## WHAT NEEDS TO BE DONE:
Every line with the string "axes" should be gathered.

Object data in JSON
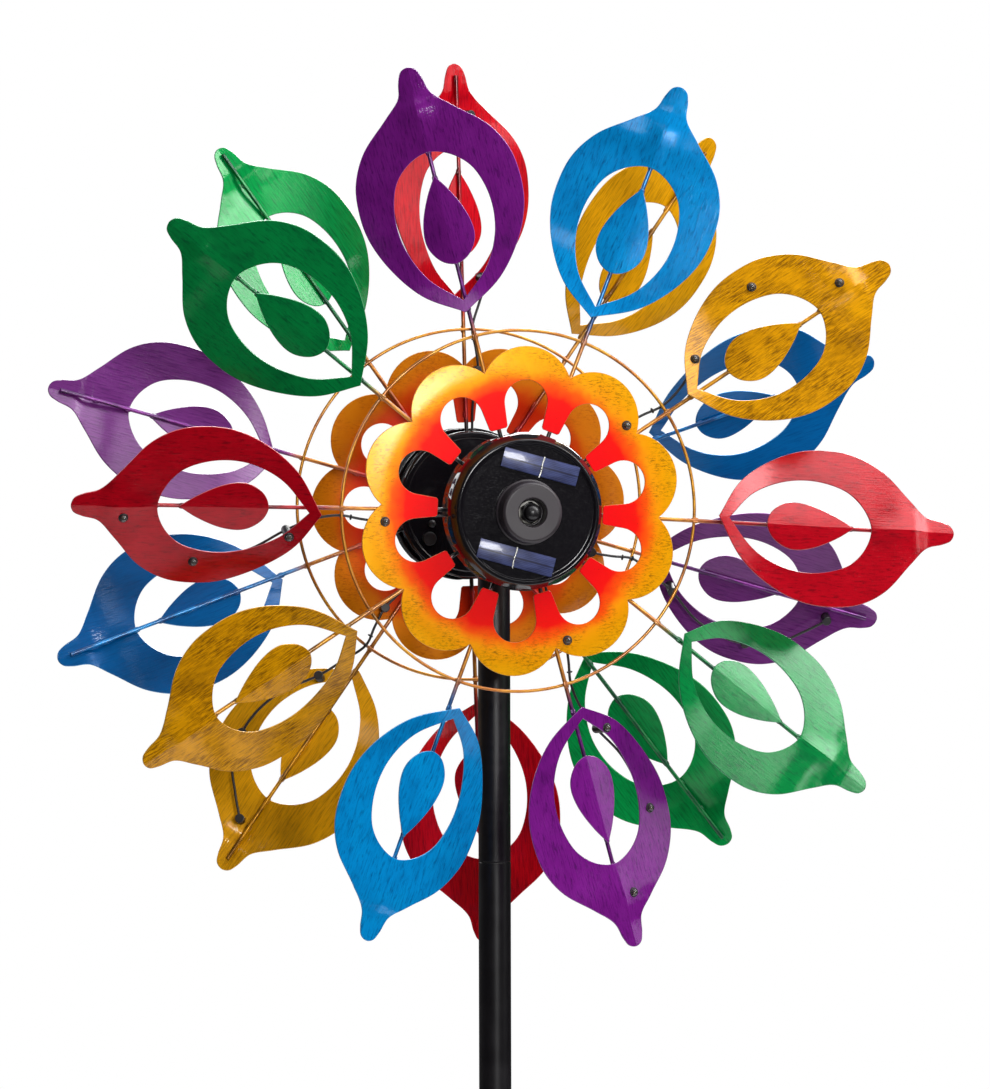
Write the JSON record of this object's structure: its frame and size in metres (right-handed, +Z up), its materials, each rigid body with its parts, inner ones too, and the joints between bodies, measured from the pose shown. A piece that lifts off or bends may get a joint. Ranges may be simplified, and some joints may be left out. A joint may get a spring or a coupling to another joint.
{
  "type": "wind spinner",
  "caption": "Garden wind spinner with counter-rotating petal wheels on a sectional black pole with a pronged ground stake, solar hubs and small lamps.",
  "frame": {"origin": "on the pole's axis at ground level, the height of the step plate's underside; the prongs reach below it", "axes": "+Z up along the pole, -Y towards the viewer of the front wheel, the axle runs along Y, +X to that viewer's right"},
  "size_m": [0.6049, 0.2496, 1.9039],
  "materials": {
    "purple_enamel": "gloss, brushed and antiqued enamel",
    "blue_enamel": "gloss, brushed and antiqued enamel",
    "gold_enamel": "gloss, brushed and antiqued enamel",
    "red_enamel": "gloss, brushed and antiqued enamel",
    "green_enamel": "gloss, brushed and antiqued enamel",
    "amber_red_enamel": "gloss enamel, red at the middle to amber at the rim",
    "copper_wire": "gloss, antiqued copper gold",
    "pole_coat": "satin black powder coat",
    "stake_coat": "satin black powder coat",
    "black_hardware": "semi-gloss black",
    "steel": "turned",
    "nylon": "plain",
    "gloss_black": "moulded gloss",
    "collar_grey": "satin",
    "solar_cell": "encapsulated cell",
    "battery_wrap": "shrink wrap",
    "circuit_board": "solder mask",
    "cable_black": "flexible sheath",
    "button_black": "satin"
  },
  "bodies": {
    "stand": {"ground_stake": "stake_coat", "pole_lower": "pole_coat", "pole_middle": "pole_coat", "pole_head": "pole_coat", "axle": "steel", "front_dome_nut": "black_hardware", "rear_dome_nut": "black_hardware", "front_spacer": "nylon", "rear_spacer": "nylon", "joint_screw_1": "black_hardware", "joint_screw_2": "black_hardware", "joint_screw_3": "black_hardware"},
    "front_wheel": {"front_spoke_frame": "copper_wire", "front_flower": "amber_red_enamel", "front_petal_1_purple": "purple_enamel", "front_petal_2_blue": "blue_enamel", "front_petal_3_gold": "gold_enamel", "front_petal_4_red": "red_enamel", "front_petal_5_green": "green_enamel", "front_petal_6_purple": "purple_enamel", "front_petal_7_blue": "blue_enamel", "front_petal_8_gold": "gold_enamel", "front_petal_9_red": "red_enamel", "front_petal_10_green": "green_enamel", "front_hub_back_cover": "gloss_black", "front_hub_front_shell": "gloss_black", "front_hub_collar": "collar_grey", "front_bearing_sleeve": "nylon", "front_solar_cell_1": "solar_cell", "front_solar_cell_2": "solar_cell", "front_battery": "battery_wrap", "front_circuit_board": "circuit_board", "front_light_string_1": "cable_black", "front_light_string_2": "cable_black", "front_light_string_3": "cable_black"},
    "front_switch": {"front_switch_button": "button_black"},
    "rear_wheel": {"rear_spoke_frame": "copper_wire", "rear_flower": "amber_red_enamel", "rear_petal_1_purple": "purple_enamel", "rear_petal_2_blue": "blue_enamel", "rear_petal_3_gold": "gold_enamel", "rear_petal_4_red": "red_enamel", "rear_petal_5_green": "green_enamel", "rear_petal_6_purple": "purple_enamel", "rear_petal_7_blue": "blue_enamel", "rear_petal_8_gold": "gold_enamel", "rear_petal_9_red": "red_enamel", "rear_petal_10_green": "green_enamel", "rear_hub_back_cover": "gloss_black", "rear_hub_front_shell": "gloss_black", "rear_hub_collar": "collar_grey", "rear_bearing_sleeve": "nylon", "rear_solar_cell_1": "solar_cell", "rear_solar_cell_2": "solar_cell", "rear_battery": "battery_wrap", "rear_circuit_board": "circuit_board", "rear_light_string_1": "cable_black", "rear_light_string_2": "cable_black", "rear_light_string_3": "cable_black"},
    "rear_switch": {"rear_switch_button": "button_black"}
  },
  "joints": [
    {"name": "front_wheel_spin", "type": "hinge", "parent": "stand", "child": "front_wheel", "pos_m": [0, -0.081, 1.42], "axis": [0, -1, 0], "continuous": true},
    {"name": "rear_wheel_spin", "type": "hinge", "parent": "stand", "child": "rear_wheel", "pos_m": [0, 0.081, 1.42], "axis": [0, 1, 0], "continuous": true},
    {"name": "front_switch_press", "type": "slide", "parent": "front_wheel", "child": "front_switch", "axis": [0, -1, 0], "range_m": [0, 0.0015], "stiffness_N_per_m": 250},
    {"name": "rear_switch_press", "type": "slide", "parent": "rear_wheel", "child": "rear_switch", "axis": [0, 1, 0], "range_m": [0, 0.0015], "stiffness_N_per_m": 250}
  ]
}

---

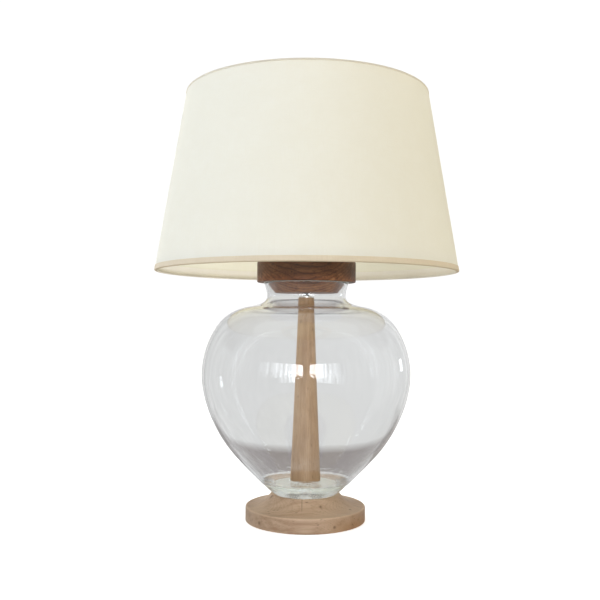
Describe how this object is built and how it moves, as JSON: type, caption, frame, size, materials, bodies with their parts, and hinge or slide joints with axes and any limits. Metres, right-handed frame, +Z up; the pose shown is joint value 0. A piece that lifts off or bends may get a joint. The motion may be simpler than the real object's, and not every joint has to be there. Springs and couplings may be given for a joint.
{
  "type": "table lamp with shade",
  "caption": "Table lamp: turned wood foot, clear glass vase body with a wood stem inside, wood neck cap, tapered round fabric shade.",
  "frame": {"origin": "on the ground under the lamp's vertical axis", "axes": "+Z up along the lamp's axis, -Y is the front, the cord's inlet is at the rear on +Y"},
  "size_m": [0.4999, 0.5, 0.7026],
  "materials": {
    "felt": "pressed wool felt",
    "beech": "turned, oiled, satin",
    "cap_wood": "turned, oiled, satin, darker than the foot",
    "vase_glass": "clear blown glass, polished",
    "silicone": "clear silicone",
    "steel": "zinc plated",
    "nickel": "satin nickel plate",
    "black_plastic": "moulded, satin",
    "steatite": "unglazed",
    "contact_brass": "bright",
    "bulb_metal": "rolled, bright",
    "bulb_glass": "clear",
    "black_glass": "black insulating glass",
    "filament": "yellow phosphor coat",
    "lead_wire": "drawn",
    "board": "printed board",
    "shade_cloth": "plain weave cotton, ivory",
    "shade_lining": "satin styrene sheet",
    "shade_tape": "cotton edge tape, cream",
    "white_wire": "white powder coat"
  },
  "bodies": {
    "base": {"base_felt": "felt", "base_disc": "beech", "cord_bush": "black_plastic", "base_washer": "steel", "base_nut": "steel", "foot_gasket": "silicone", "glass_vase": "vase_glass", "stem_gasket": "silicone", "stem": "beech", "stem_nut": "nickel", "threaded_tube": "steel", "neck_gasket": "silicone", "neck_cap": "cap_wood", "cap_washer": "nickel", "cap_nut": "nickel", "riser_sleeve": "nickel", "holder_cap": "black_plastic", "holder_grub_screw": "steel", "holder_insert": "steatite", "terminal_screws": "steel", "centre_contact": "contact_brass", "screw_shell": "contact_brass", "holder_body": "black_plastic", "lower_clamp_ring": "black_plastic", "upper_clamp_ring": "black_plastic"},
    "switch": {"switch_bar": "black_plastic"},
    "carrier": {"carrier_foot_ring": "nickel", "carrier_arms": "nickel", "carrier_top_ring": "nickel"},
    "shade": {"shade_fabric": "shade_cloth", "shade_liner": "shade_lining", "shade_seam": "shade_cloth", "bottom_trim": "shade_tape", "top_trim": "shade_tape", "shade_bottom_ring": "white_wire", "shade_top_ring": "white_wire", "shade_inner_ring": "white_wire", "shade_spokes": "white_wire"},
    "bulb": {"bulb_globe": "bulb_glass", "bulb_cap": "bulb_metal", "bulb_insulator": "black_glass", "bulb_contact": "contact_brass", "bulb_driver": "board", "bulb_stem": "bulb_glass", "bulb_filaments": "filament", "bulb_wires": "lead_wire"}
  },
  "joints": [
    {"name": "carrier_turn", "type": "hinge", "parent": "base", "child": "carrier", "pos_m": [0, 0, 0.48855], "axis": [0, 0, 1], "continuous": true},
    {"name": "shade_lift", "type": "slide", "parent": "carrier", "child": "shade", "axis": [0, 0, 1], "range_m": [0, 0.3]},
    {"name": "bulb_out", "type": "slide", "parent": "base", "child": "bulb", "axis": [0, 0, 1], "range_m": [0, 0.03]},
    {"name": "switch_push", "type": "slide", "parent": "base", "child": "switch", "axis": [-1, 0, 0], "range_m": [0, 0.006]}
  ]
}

* * *

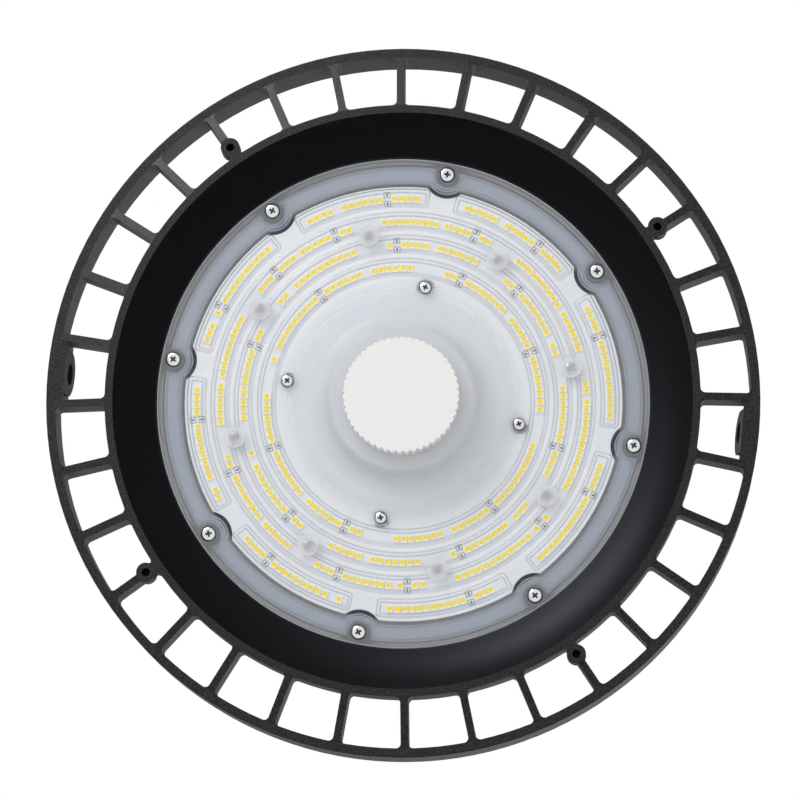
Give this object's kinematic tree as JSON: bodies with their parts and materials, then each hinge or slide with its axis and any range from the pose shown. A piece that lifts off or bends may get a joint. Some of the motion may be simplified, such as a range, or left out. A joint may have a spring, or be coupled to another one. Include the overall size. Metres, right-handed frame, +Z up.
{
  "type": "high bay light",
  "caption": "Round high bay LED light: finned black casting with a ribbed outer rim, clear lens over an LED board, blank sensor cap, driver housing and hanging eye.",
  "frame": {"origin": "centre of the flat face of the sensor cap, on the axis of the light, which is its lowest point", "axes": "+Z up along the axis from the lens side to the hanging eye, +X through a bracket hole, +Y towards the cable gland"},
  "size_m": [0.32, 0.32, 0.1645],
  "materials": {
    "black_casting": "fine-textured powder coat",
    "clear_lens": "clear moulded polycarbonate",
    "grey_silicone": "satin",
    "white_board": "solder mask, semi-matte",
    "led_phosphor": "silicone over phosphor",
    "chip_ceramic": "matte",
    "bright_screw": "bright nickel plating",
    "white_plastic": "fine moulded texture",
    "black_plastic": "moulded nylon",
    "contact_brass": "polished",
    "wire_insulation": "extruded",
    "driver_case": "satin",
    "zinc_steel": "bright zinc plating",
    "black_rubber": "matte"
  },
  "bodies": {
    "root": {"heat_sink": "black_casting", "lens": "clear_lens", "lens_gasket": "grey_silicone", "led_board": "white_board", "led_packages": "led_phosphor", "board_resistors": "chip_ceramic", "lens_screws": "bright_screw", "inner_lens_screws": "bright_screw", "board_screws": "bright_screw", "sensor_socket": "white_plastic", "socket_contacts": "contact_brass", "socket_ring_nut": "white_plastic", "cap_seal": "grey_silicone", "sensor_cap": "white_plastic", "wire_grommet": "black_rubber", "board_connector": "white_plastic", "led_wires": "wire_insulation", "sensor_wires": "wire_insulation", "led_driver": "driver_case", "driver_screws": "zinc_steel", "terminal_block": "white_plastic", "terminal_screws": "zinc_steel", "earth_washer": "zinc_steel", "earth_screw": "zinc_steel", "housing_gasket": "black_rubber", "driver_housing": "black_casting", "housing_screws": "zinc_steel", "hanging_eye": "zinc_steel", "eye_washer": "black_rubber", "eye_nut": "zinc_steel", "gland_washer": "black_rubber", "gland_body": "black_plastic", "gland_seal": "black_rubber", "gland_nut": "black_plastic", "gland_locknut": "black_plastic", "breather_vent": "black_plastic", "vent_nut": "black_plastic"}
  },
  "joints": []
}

## SOLUTION BELOW:
  "frame": {"origin": "on the pole's axis at ground level, the height of the step plate's underside; the prongs reach below it", "axes": "+Z up along the pole, -Y towards the viewer of the front wheel, the axle runs along Y, +X to that viewer's right"},
Describe how this object is built and how it moves, as JSON: type, caption, frame, size, materials, bodies with their parts, and hinge or slide joints with axes and any limits. Metres, right-handed frame, +Z up; the pose shown is joint value 0. A piece that lifts off or bends may get a joint. The motion may be simpler than the real object's, and not every joint has to be there. Springs and couplings may be given for a joint.
  "frame": {"origin": "on the ground under the lamp's vertical axis", "axes": "+Z up along the lamp's axis, -Y is the front, the cord's inlet is at the rear on +Y"},
  "frame": {"origin": "centre of the flat face of the sensor cap, on the axis of the light, which is its lowest point", "axes": "+Z up along the axis from the lens side to the hanging eye, +X through a bracket hole, +Y towards the cable gland"},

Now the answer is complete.